▶ _GIVEN REQUEST_
Find the line containing "from mathutils import Matrix, Vector" and copy it exactly, along with every line after it up to and including the line containing "cad_parts[node].hide_render = cad_parts[node].hide_viewport". Copy nothing else.

## begin PROVIDED DATA

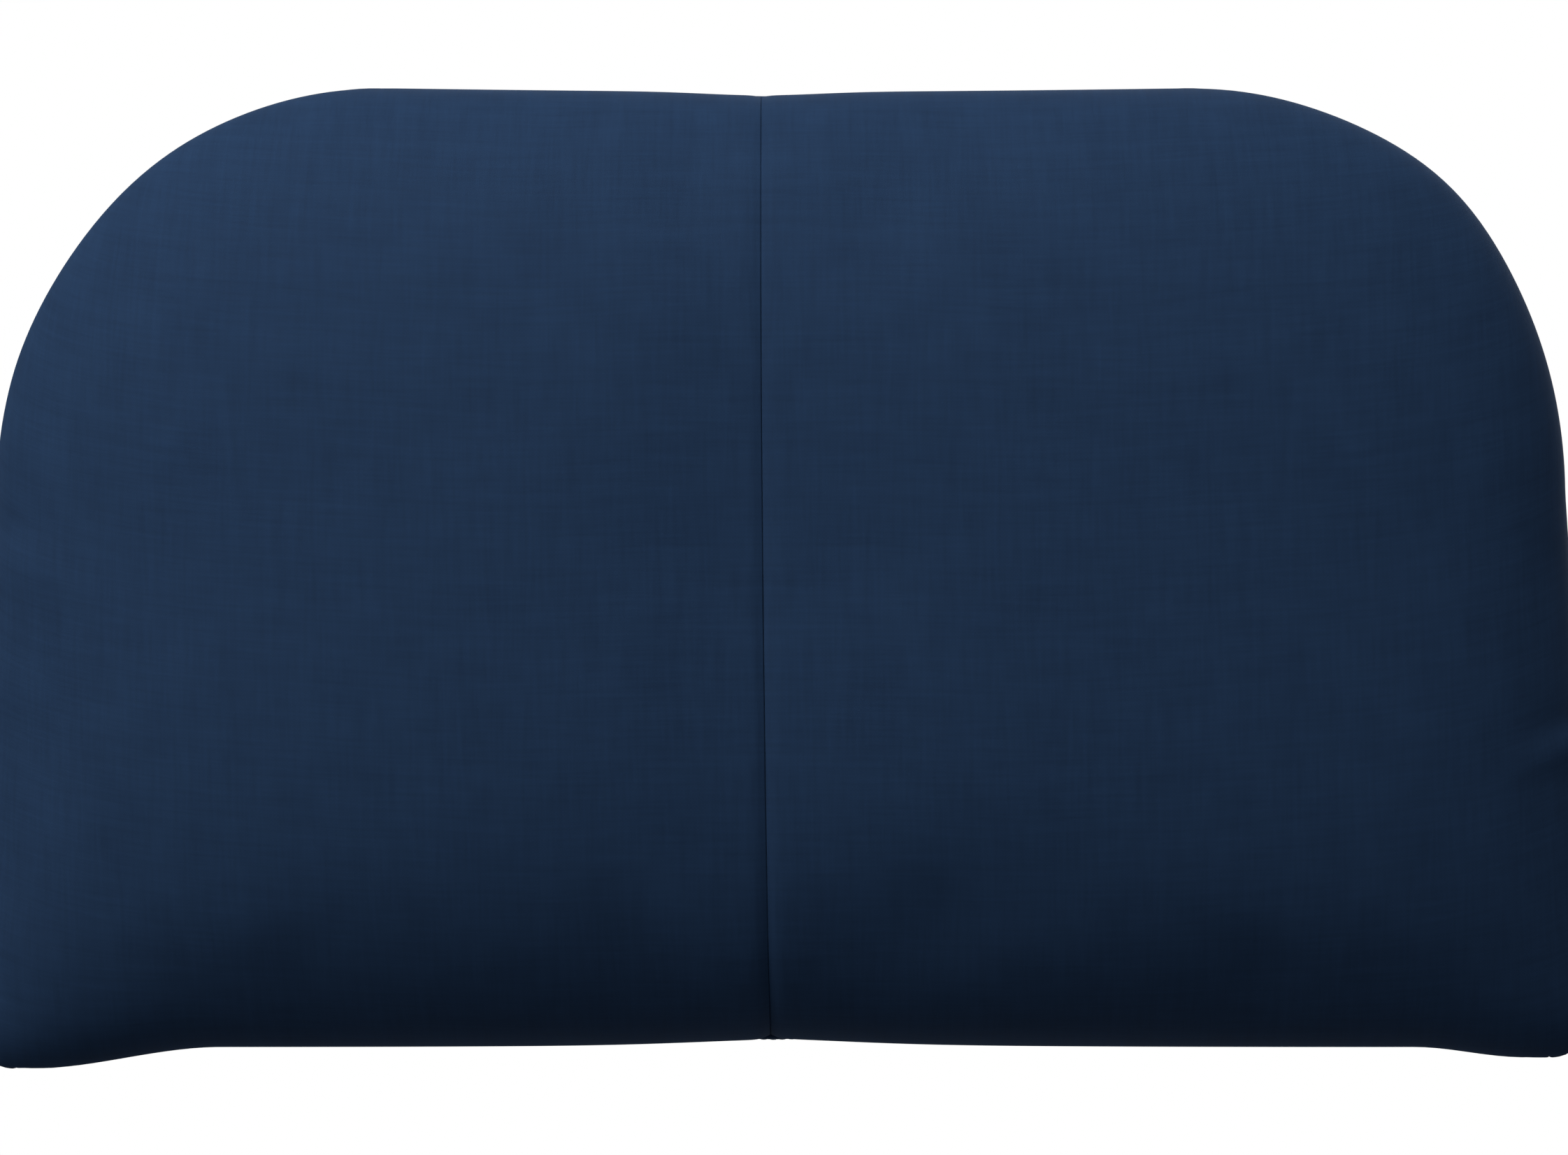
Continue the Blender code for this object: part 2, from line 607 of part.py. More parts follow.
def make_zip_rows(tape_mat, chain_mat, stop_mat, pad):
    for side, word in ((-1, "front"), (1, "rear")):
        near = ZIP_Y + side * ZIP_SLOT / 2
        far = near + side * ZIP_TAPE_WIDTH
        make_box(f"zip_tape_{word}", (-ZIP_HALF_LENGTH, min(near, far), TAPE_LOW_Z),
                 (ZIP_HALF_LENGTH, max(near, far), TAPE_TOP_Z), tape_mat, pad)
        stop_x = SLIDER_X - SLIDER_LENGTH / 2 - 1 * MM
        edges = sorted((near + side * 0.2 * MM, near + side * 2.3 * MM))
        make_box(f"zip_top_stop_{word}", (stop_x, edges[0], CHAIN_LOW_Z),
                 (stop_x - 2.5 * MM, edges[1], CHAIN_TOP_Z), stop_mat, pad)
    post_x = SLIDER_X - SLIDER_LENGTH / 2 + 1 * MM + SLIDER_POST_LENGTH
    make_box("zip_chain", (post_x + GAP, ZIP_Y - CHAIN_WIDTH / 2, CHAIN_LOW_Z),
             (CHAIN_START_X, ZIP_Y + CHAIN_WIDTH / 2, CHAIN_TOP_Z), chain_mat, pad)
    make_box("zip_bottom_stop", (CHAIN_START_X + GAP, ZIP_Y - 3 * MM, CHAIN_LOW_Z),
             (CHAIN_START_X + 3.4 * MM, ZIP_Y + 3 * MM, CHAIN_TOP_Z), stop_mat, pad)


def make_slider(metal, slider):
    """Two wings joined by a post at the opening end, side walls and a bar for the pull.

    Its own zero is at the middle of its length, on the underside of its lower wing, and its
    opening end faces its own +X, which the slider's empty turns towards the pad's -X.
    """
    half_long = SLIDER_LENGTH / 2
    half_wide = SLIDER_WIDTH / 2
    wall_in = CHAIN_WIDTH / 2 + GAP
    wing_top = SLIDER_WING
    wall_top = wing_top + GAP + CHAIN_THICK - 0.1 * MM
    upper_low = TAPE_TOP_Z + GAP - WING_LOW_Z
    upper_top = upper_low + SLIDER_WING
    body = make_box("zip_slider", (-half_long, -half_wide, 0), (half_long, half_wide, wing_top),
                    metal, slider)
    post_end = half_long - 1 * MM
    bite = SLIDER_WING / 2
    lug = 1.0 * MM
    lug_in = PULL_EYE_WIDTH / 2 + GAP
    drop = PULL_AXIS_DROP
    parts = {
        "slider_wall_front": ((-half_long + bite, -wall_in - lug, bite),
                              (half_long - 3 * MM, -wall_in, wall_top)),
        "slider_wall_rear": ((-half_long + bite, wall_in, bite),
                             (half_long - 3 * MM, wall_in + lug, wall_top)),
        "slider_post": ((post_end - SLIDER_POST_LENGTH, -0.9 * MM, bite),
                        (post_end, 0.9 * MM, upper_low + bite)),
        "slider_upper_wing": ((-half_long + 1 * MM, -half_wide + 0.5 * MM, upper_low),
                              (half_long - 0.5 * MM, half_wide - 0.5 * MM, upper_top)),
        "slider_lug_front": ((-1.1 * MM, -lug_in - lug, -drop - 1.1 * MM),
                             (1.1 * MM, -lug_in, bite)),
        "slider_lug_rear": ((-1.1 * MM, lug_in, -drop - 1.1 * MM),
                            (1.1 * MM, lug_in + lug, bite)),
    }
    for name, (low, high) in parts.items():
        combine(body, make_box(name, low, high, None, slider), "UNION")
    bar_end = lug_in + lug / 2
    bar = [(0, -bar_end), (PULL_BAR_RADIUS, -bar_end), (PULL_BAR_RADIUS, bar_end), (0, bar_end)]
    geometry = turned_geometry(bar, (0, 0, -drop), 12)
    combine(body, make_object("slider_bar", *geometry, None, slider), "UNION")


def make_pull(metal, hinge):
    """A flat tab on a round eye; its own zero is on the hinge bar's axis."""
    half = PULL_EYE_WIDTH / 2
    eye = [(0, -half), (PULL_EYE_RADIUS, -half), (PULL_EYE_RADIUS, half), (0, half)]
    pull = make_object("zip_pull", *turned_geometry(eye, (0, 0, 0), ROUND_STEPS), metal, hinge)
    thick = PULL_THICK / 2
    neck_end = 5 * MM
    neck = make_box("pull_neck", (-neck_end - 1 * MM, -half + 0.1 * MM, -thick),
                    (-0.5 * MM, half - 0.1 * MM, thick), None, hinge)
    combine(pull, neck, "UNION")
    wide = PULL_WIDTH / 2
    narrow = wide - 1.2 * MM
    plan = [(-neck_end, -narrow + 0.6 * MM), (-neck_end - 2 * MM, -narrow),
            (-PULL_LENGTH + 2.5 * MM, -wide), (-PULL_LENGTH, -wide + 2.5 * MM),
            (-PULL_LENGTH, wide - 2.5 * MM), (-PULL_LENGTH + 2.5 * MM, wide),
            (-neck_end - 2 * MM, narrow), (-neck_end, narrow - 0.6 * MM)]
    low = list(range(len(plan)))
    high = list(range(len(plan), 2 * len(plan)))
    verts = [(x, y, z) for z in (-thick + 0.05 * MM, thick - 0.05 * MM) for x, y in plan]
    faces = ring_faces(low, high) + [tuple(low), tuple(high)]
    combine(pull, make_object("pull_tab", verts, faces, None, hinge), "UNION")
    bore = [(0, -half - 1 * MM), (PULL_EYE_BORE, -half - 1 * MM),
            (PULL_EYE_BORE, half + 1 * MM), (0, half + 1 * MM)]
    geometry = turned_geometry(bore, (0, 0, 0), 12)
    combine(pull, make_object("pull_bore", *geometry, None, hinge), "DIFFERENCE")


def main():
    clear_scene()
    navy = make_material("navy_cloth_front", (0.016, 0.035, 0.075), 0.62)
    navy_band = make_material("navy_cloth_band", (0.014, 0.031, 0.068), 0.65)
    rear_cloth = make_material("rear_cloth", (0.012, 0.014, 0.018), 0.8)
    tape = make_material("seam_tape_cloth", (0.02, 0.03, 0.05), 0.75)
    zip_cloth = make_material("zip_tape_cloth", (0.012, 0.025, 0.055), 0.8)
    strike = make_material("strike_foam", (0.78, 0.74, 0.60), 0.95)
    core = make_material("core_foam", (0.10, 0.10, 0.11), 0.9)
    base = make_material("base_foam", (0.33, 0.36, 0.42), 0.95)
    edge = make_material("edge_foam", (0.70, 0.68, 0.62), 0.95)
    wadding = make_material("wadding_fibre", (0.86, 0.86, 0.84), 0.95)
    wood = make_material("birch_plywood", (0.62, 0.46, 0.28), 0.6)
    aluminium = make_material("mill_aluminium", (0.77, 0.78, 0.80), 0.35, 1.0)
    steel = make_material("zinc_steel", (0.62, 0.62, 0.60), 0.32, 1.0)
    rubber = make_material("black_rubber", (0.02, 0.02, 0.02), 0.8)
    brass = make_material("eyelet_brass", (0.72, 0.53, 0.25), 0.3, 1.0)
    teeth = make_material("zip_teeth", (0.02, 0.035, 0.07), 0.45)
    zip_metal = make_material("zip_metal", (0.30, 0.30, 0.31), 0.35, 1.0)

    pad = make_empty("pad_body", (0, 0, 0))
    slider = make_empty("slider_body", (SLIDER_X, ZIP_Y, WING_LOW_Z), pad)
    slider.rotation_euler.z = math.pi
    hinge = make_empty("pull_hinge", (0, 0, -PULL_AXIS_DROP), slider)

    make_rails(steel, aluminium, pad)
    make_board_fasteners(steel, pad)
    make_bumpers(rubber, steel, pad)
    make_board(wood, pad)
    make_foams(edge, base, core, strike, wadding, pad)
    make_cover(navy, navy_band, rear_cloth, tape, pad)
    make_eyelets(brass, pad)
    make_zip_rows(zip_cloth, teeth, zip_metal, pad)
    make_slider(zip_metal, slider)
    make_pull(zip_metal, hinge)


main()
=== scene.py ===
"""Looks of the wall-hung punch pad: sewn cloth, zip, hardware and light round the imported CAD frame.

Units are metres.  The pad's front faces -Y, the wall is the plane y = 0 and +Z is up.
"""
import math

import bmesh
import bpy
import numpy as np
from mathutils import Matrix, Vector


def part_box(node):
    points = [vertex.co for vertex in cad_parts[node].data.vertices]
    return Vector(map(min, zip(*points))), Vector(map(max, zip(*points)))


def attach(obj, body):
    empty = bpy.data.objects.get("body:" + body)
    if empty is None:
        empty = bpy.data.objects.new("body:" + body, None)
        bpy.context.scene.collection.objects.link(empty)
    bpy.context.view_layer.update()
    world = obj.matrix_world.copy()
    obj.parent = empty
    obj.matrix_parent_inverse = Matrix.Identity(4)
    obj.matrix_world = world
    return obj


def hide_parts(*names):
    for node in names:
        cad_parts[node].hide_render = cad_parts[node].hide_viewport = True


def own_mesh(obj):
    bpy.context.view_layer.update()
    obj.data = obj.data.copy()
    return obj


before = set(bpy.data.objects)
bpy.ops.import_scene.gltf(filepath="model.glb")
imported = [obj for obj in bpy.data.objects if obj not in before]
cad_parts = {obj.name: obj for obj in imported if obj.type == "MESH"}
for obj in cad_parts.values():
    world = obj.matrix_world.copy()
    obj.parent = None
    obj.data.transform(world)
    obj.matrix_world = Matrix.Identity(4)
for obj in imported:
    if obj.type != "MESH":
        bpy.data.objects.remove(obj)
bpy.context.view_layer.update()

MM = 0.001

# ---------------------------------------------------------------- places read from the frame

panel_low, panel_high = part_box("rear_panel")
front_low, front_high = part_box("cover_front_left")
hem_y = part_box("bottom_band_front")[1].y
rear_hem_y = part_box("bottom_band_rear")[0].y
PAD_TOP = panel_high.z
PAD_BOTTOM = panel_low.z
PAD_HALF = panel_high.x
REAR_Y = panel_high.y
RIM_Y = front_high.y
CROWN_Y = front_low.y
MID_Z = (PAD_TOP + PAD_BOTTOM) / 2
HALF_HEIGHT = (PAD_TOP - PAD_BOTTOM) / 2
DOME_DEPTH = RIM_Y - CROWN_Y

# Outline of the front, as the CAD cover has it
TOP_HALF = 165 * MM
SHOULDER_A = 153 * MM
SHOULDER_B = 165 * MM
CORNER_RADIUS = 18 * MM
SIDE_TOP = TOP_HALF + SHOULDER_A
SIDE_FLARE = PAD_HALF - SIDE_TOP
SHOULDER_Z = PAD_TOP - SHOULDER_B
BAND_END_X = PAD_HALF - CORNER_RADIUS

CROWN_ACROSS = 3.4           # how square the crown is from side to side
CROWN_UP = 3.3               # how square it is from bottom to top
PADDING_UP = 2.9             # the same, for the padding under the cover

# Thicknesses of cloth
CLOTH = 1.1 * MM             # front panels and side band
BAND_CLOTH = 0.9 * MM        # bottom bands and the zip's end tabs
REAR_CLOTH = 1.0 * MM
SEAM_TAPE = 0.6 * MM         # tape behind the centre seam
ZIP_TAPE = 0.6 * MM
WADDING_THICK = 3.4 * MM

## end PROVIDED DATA

▶ _WRITTEN REPLY_
from mathutils import Matrix, Vector


def part_box(node):
    points = [vertex.co for vertex in cad_parts[node].data.vertices]
    return Vector(map(min, zip(*points))), Vector(map(max, zip(*points)))


def attach(obj, body):
    empty = bpy.data.objects.get("body:" + body)
    if empty is None:
        empty = bpy.data.objects.new("body:" + body, None)
        bpy.context.scene.collection.objects.link(empty)
    bpy.context.view_layer.update()
    world = obj.matrix_world.copy()
    obj.parent = empty
    obj.matrix_parent_inverse = Matrix.Identity(4)
    obj.matrix_world = world
    return obj


def hide_parts(*names):
    for node in names:
        cad_parts[node].hide_render = cad_parts[node].hide_viewport = True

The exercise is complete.